You guys all know the story where the younger of two brothers runs off with his inheritance early and blows it on parties and prostitutes. He comes grovelling back to his father, who meets him in the road with tears of joy and throws a huge party. The older, well-behaved, hard working, respectful brother gets mad because he thinks his father is unfair and loves the younger brother more.
Our weekly adult English class was discussing this story, and we heard a rather passionate comment from one of the adult women who has better-than-average English (almost a direct quote):
You know, the real problem in this story is the Father. He’s not fair. He loves the younger son more and that’s wrong.
And she wasn’t saying this in a “this is just how I initially react emotionally, even though I know it’s not really unfair” kind of way. She was saying, “No, really – the Father is wrong.”
An older class member pulled Jessica aside after the class,
I though you should know that in Taiwan most parents don’t treat daughters like they’re anything. Daughters don’t get anything from their families because in the old days they would marry into another family and out of their family.
Now, understand that I’m paraphrasing his “explanation” (this conversation happened 6 days ago) and you have assume that much nuance is lost in translation. We can’t know from his English just how strongly he means for this to sound, or how universal he intends it to be meant. But we also happen to know that he was rather harsh with his own daughter, by North American standards, when she was growing up (she’s told us). So what do we do with all this? How should we understand it?

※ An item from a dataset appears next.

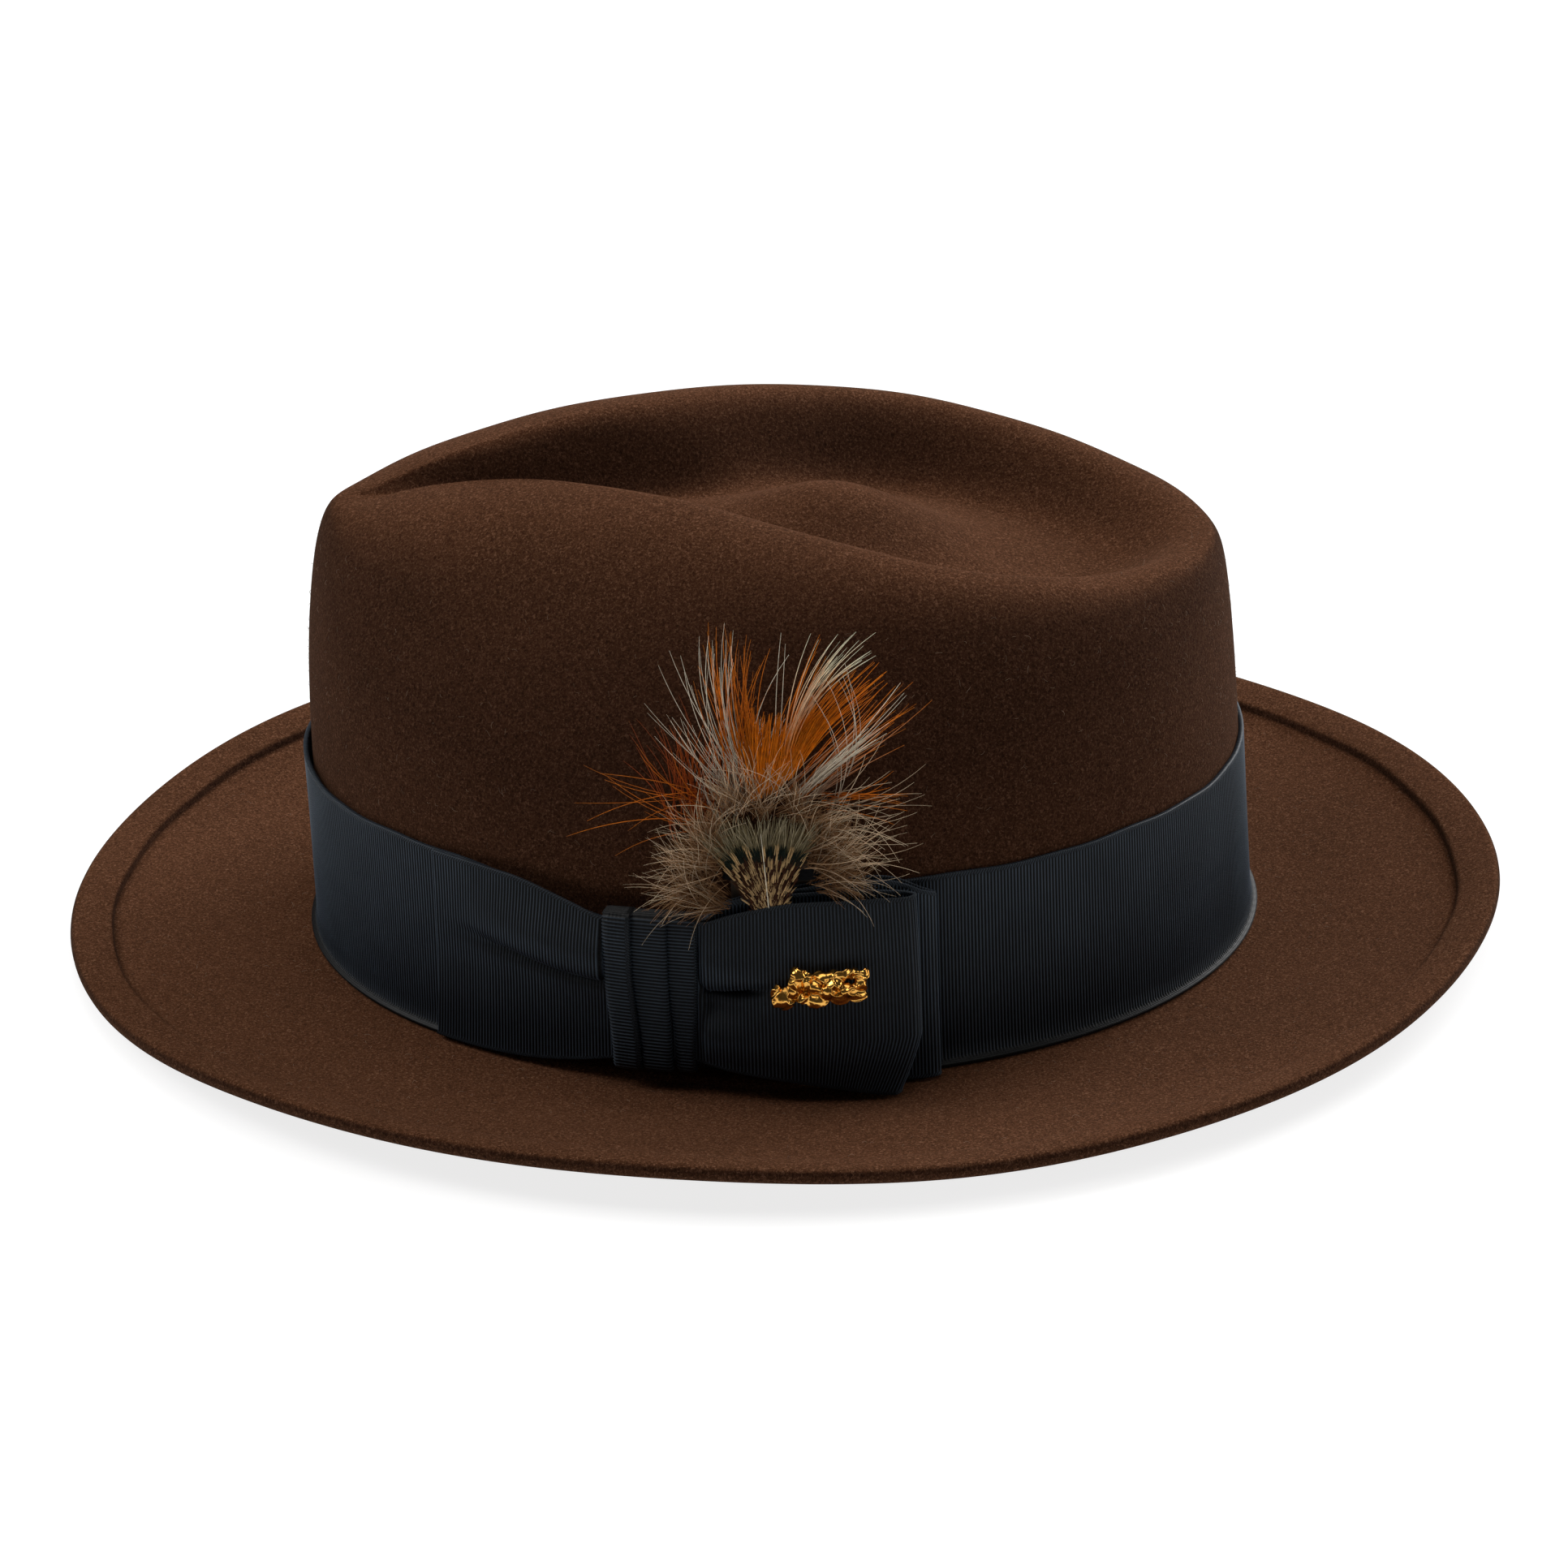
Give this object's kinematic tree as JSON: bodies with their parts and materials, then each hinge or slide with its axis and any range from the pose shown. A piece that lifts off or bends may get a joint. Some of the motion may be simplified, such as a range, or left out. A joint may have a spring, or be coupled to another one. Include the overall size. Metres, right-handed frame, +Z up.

These aren’t the kinds of experiences with which we can go assuming/concluding things about Taiwan’s society and culture. But these are little clues – little anecdotes that will hang around waiting to be filled in with understanding later as our cultural study progresses. They become blips on the cultural radar, that slowly form pictures with other blips on the radar, as if to say, “Hey, something significant is going on here. Pay attention.”